Desiderio Pavoni purchased Luigi Bezzera’s company in 1904 and initially did not change its name, as we can see from documentation relating to the Milan trade fair of 1906, where the sign still provides for the words “Bezzera L. Caffè Espresso”; this was possibly the last tribute before indissolubly binding the destiny of coffee machines to the Pavoni name.
Since the middle of the eighties, the company has been studying new ideas and creating panels in thermoplastic materials, speeding up the production cycle considerably. Great attention has been paid to ergonomics, as well as to research into new technological developments.

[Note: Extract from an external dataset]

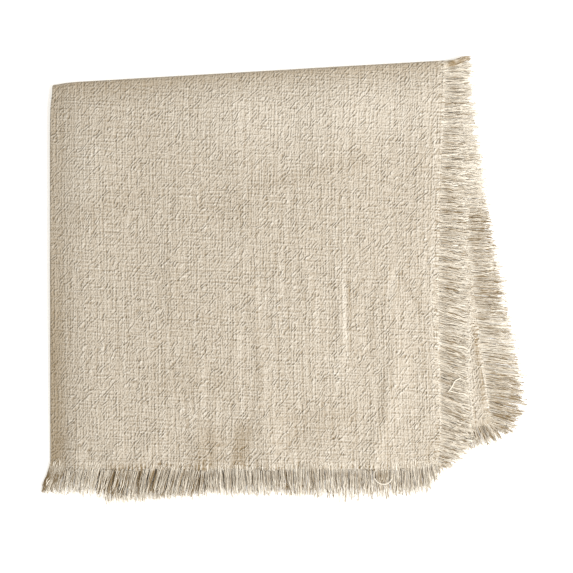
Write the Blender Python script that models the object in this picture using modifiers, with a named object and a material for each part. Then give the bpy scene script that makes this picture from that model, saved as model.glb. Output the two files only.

In the commercial market, besides the traditional lever and semiautomatic machines, some electronic, some with volumetric dosing, and other reliable models have been introduced.
The same principles are also applied to the domestic machines, which include a wide range of models enabling the preparation of excellent coffee at home.
Leaders in domestic machines, the Europiccola and Professional represent a co-ordination of elegance, quality, and reliability; manufactured since 1961, these machines will never be out of fashion; the Professional is exhibited in the Museum of Modern Art in New York.
On 29 January 1999 La Pavoni obtained the UNI EN ISO 9001 certification (number 9130 PAV2) and IQ Net – registration number IT-8070 issued by the competent Certification Institutes and the conformity to the norms ISO 9001:2000 of 14 November 2003.